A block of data
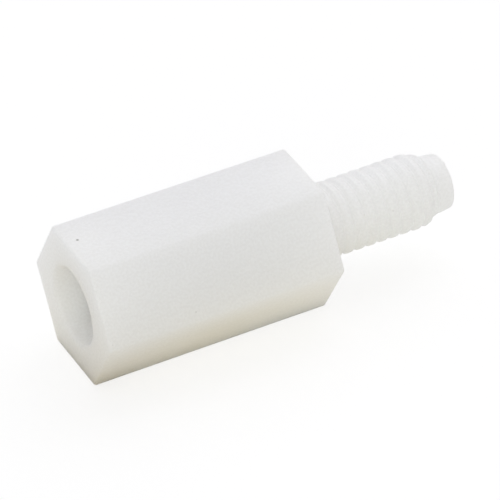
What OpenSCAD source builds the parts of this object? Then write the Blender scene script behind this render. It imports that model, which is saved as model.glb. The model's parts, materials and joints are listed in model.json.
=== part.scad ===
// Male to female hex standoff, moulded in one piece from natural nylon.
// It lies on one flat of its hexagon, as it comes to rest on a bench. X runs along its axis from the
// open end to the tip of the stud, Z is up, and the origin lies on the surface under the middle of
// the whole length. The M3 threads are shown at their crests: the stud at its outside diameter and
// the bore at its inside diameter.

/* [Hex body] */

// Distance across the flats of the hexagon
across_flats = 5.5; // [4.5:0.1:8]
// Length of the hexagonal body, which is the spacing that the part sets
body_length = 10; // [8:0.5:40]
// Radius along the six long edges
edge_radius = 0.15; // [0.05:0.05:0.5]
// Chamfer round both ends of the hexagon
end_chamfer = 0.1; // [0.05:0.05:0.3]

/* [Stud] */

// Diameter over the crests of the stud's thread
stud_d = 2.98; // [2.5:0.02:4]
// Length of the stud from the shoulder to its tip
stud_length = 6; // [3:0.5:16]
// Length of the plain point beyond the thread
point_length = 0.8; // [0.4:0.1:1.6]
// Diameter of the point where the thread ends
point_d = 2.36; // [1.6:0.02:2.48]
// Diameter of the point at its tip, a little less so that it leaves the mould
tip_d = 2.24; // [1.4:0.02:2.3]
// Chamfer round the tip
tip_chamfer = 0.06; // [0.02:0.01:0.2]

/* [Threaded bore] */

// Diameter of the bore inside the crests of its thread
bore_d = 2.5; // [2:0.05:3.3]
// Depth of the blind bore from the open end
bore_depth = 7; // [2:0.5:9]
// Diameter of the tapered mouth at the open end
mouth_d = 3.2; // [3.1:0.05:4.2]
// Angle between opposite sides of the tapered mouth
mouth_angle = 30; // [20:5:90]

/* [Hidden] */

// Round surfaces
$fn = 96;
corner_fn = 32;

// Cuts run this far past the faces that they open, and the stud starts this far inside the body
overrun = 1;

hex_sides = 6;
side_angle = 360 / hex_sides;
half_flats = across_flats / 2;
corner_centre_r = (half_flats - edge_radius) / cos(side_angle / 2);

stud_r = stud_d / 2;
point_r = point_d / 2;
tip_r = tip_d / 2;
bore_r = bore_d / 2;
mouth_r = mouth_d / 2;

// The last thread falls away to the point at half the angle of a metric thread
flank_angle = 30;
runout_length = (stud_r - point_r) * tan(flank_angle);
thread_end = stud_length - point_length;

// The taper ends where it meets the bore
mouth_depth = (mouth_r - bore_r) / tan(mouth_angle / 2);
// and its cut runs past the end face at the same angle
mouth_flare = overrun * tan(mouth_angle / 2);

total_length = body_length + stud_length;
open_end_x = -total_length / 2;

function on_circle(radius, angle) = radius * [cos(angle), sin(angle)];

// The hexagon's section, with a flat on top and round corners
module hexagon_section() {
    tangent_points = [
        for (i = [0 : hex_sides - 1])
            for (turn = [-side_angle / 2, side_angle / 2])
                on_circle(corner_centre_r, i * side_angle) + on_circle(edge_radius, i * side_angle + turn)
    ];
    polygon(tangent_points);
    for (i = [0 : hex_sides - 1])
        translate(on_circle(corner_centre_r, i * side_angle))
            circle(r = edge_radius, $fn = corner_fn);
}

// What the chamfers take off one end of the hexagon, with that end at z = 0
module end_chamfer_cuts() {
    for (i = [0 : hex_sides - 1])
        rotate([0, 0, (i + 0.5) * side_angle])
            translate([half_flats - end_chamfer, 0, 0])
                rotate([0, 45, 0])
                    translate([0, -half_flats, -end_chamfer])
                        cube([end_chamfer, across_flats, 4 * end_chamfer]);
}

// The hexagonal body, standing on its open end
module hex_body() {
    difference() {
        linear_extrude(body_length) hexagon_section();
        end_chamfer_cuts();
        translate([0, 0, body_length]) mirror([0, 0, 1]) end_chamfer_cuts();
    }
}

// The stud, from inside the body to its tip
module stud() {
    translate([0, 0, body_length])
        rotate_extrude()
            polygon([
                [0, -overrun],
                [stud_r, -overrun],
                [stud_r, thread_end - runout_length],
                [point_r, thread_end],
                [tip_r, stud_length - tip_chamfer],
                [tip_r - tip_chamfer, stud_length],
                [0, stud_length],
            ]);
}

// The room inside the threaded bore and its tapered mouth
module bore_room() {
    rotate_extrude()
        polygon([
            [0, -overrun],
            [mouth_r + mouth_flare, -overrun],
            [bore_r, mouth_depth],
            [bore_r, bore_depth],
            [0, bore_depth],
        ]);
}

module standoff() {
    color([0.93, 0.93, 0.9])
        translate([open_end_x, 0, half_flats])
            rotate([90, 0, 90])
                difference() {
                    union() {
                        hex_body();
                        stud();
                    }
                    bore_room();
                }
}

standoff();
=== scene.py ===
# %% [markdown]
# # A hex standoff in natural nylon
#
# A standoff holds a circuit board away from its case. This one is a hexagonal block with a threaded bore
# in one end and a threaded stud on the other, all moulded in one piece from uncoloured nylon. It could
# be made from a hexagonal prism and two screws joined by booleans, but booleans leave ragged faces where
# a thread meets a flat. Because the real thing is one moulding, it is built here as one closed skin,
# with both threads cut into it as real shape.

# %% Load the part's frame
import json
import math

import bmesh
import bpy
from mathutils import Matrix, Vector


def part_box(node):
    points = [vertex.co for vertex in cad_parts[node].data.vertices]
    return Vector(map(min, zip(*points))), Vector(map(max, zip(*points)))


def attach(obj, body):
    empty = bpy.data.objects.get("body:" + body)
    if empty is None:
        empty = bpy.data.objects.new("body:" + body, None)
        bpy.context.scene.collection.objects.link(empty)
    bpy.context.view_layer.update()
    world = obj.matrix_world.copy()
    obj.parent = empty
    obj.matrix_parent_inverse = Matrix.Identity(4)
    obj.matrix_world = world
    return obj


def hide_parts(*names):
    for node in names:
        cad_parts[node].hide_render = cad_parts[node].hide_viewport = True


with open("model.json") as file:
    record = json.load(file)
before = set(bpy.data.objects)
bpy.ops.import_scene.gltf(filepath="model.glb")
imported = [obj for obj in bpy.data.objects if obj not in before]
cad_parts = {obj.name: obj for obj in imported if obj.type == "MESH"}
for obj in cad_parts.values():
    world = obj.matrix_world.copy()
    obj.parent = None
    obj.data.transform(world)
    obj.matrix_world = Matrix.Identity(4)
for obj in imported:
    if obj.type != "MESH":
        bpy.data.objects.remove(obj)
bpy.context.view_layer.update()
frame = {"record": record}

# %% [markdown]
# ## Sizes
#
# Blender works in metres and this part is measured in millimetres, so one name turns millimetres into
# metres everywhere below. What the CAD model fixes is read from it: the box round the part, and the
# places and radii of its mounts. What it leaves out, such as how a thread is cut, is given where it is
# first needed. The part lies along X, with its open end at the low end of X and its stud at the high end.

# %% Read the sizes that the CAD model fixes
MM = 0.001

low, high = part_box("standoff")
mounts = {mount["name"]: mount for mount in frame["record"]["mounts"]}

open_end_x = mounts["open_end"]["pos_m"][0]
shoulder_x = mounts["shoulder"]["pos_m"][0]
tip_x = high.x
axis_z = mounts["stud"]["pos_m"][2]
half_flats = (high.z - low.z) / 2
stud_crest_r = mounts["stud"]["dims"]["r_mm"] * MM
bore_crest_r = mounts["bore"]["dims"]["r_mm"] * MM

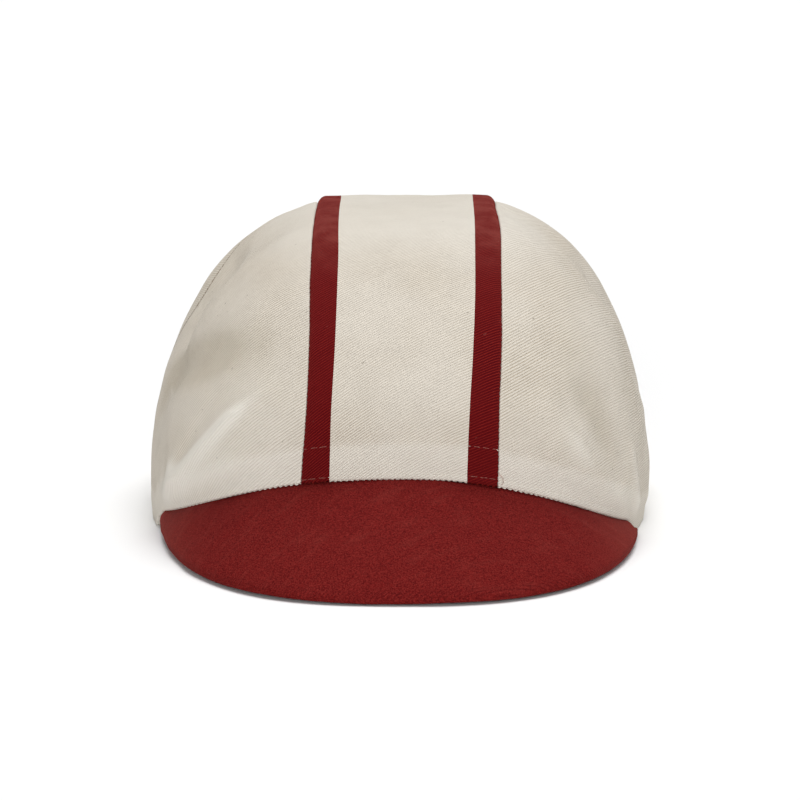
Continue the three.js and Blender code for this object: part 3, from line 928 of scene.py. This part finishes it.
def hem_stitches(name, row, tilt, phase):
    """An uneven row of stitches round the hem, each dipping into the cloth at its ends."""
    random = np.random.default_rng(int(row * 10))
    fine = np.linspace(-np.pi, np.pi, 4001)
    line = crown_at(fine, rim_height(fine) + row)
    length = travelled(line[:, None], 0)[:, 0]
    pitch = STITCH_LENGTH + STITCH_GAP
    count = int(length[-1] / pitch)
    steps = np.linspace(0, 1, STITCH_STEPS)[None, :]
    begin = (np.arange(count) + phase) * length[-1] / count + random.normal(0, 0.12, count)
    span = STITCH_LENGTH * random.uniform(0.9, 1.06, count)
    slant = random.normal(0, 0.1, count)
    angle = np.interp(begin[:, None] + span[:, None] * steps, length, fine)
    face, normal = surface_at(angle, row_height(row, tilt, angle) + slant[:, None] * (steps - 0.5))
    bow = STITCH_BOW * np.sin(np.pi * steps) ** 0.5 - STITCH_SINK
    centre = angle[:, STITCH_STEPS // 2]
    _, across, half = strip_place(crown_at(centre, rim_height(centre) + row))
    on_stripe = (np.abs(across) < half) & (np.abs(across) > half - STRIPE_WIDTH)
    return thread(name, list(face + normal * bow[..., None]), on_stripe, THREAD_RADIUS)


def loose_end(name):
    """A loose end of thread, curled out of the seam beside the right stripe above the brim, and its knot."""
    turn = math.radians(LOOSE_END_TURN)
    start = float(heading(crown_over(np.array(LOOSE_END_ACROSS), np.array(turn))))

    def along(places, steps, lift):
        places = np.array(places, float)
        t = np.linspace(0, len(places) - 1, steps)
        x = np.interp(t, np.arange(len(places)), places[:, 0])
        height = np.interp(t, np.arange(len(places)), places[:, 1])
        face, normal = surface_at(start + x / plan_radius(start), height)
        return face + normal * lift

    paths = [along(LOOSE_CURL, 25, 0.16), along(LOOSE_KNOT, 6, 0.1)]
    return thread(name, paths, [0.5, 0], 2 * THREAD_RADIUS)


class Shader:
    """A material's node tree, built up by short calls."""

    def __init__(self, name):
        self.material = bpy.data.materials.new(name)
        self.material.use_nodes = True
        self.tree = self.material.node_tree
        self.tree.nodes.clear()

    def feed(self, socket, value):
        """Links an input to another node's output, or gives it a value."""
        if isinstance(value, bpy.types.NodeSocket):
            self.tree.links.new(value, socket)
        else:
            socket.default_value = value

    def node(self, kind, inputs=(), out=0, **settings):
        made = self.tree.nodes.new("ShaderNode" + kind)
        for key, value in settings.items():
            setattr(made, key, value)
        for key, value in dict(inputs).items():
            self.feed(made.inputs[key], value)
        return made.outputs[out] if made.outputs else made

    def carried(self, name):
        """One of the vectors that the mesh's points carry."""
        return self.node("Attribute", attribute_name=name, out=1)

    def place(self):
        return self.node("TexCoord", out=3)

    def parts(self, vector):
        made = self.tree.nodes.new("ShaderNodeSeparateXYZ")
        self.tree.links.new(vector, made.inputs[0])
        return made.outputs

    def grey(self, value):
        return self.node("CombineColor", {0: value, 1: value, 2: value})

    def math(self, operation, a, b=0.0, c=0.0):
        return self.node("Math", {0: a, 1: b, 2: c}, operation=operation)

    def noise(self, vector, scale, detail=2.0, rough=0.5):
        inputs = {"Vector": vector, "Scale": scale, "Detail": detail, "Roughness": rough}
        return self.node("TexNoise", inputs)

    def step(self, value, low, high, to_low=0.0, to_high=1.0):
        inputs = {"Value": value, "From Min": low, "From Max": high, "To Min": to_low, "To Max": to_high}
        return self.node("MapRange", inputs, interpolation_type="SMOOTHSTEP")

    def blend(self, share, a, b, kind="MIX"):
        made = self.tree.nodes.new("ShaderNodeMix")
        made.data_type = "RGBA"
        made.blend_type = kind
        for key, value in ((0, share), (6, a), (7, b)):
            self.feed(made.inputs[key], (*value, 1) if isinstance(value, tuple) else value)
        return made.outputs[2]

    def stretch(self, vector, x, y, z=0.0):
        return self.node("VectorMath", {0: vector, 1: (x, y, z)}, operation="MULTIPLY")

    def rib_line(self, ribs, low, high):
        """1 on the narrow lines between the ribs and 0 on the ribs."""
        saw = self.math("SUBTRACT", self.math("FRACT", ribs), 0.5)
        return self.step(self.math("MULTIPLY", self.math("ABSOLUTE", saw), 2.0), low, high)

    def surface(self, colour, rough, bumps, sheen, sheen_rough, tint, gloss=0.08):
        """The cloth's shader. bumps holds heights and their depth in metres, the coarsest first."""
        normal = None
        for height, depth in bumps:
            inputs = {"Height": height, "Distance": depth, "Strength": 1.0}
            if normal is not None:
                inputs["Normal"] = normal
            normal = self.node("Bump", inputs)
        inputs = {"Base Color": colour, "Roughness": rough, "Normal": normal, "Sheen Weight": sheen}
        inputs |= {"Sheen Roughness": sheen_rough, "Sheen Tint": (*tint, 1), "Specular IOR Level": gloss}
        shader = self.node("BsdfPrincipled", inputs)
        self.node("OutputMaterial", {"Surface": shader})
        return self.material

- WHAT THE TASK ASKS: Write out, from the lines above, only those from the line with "its tapered mouth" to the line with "before = set(bpy.data.objects)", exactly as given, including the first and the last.

- FINISHED EXERCISE:
// The room inside the threaded bore and its tapered mouth
module bore_room() {
    rotate_extrude()
        polygon([
            [0, -overrun],
            [mouth_r + mouth_flare, -overrun],
            [bore_r, mouth_depth],
            [bore_r, bore_depth],
            [0, bore_depth],
        ]);
}

module standoff() {
    color([0.93, 0.93, 0.9])
        translate([open_end_x, 0, half_flats])
            rotate([90, 0, 90])
                difference() {
                    union() {
                        hex_body();
                        stud();
                    }
                    bore_room();
                }
}

standoff();
=== scene.py ===
# %% [markdown]
# # A hex standoff in natural nylon
#
# A standoff holds a circuit board away from its case. This one is a hexagonal block with a threaded bore
# in one end and a threaded stud on the other, all moulded in one piece from uncoloured nylon. It could
# be made from a hexagonal prism and two screws joined by booleans, but booleans leave ragged faces where
# a thread meets a flat. Because the real thing is one moulding, it is built here as one closed skin,
# with both threads cut into it as real shape.

# %% Load the part's frame
import json
import math

import bmesh
import bpy
from mathutils import Matrix, Vector


def part_box(node):
    points = [vertex.co for vertex in cad_parts[node].data.vertices]
    return Vector(map(min, zip(*points))), Vector(map(max, zip(*points)))


def attach(obj, body):
    empty = bpy.data.objects.get("body:" + body)
    if empty is None:
        empty = bpy.data.objects.new("body:" + body, None)
        bpy.context.scene.collection.objects.link(empty)
    bpy.context.view_layer.update()
    world = obj.matrix_world.copy()
    obj.parent = empty
    obj.matrix_parent_inverse = Matrix.Identity(4)
    obj.matrix_world = world
    return obj


def hide_parts(*names):
    for node in names:
        cad_parts[node].hide_render = cad_parts[node].hide_viewport = True


with open("model.json") as file:
    record = json.load(file)
before = set(bpy.data.objects)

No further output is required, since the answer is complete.